Merck Cuts 7,000 Jobs To Help Boost Anti-Depressant Sales
With shares and profits plummeting, Merck has announced that it will cut 7,000 jobs in an attempt to boost waffling anti-depressant sales. Executives of the pharmaceutical company said that with antidepressant sales lagging, especially after losing $2 billion in the Vioxx recall, a large-scale layoff would help populate the fledgling market of depressed people.
"With most of the country already on Prozac or Zoloft, it's time to introduce some fresh, undrugged and recently depressed people into the market," said Richard Clark, company chief executive offices. "Our employees are well aware of Merck products like Tryptanol and other great remedies to those inevitable rainy days, and we hope that they'll use them as faithfully as they served their posts until we laid them off."
Clark says that Merck employees are exceptionally faithful, and he does not expect them to cease buying Merck’s effective products, even as Merck prepares to cease paying them.
"This will ultimately be a good thing for everyone involved, and we would like to remind all employees, past and present, that employee discounts on all Merck products are good up to 30 days after getting canned, which is sure to be a very – ahem – depressing time," said Clark in a separate statement.
Analysts expect that anti-depressant sales will increase over the next two years as Merck plots to reduce its workforce by 11 percent by 2008. Other companies like Nissin Foods (which produces Top Ramen Noodles), Faygo Soda, the Goodwill, and Aldi Supermarkets are also anticipating an increase in business as 7,000 Merck employees face joblessness and necessary budget cutbacks.
"Now is time for ramen," beamed a smiling noodle robot serving as a spokesman for Nissin Foods. "You eat pills, eat ramen, be happy!"
Indeed, as the robot instructed, many of the employees who lost their jobs appeared buoyant and upbeat about their situation.
"You can't let a good firing keep you down, that's what I always say!" chirped Ben Jonston, who was let go from a New Jersey plant, busily cutting out pictures of food that he might someday like to eat. "The early moss captures a bird!"
"I'm going to try and see how long I can maintain my normal, pre-firing lifestyle," said ex-employee Rita Creal, charging a new laptop computer to her credit card. "It's important that I help the economy as well as my company's image.
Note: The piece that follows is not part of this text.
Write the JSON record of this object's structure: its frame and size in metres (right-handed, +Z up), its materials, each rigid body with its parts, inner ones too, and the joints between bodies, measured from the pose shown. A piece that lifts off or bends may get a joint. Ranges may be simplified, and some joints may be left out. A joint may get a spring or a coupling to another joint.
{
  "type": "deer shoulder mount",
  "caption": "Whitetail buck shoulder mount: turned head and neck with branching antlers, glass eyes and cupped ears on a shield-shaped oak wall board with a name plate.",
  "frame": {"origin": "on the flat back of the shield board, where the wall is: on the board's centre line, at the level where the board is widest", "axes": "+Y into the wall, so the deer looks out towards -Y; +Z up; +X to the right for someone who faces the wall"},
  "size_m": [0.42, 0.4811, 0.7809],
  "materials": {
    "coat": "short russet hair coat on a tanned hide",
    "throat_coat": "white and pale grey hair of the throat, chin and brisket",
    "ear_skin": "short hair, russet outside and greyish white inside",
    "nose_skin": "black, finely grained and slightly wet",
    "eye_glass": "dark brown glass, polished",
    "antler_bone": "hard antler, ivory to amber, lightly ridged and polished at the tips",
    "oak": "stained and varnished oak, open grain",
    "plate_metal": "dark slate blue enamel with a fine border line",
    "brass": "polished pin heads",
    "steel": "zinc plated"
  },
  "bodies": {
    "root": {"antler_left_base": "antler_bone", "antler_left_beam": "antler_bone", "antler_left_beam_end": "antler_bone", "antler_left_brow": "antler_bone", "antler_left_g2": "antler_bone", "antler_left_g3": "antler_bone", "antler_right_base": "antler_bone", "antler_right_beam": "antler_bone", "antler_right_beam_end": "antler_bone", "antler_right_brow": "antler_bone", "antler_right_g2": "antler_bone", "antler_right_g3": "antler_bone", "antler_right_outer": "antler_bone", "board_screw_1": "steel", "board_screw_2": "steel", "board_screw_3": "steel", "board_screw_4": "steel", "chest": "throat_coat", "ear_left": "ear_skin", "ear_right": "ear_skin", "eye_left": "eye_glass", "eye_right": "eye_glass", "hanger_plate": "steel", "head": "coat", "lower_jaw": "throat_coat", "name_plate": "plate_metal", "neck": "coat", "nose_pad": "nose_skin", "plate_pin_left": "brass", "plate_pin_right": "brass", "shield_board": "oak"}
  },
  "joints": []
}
Oops -- former company!"
As well as it appears to be working, it is interesting to note that this anti-depressant sale increase tactic was Merck's back-up plan; the firm initially hoped that the announcement of the firings would trigger heart attacks in patients who had previously taken the heart attack-enhancing Merck drug Vioxx, causing massive fatalities and encouraging friends and family to take up anti-depressants in their hour of need.
"Unfortunately, Vioxx was pulled from the market too soon to allow that particular scenario to come to fruition," said one market analyst. "It's too bad, because Merck could've recouped some stock when dangerous criminals and psychopaths realized that Vioxx can be a very useful drug in the right circumstances."
Merck plans to terminate almost all of the rest of its jobs by 2008, say company officials, when the company will be run by "two guys who think of pills" that are assembled by teams in Uzbekistan.